Jenn, Founder Calcworkshop®, 15+ Years Experience (Licensed & Certified Teacher)
The ancient Greek mathematicians discovered that there were incredible relationships between the sides and angles of triangles, in particular, the right triangle.
One such discovery was the Pythagorean Theorem, named after the Greek mathematician Pythagoras.
The Pythagorean Theorem states that in any right triangle, the square of the length of the hypotenuse is equal to the sum of the squares of the lengths of the other two sides.
But in order to fully understand how to use the the theorem, we must first understand the terminology.
A right triangle is comprised of two legs and a hypotenuse, and the hypotenuse is the longest side and is always opposite the right angle.

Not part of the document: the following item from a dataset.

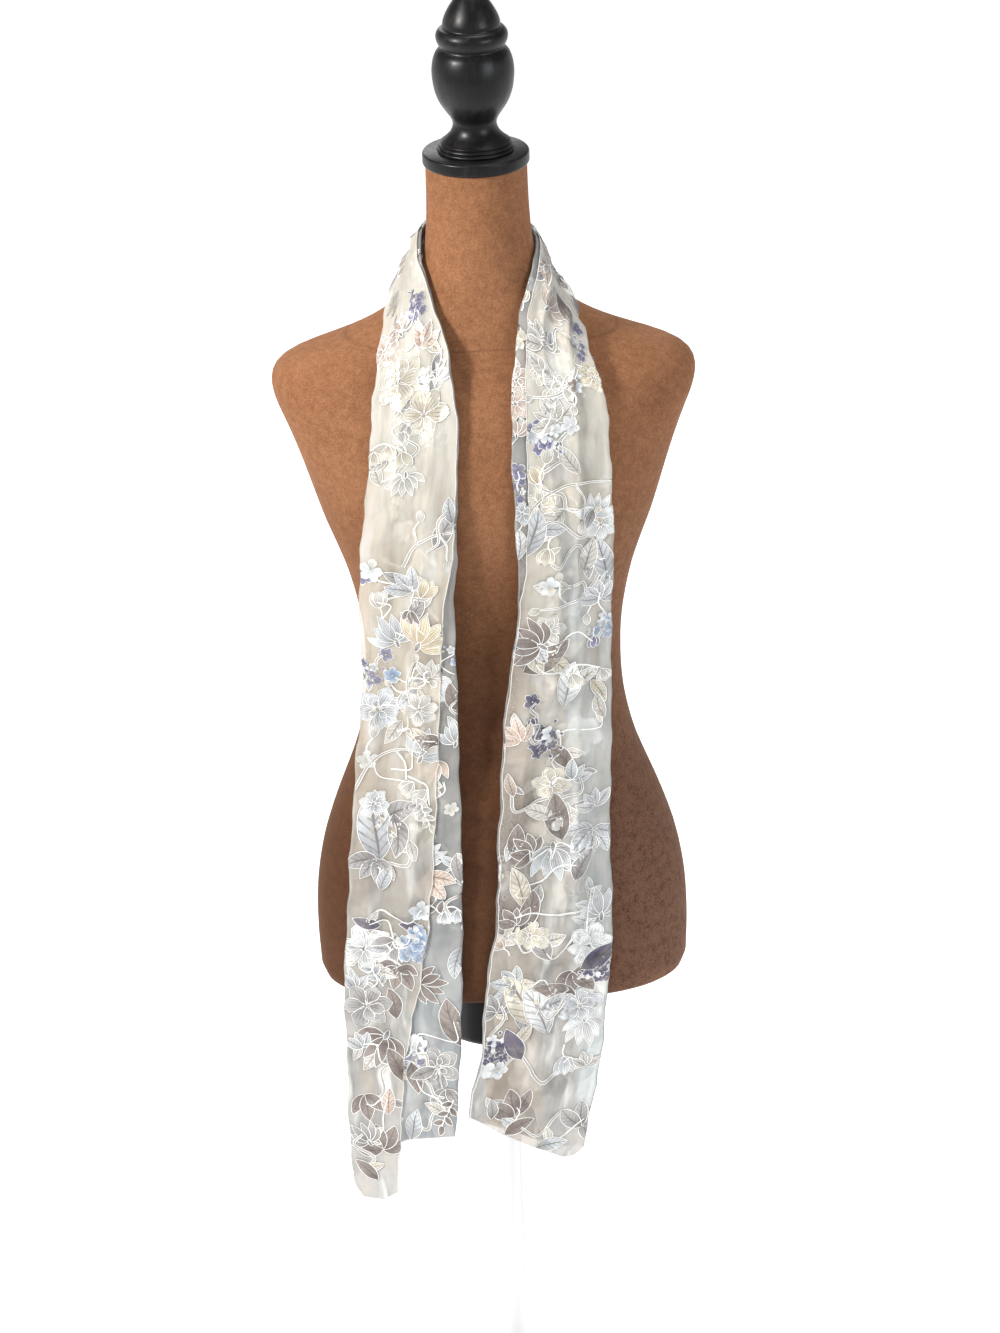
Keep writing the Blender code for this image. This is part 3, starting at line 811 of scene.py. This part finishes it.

What this means, as Wikipedia accurately states, is that in any right triangle, the hypotenuse is greater than any one of the other sides but less than their sum.”
Formula for Using the Pythagorean Theorem
So when we solve right triangles for the missing side length, all we do is plug our given values into the Pythagorean theorem formula and solve the corresponding equation.
Simple!
But did you also know that the Pythagorean Theorem or the Pythagorean Equation as it is sometimes called is also used as a way to prove whether or not three numbers could represent the lengths of a right triangle?
By simply substituting the given values into the Pythagorean Theorem we can quickly verify whether the numbers represent a right triangle or an oblique triangle.
Together, we will learn how the this Theorem was created by looking at its proof, as well as learning how to use the formulas to solve missing side lengths of right triangles.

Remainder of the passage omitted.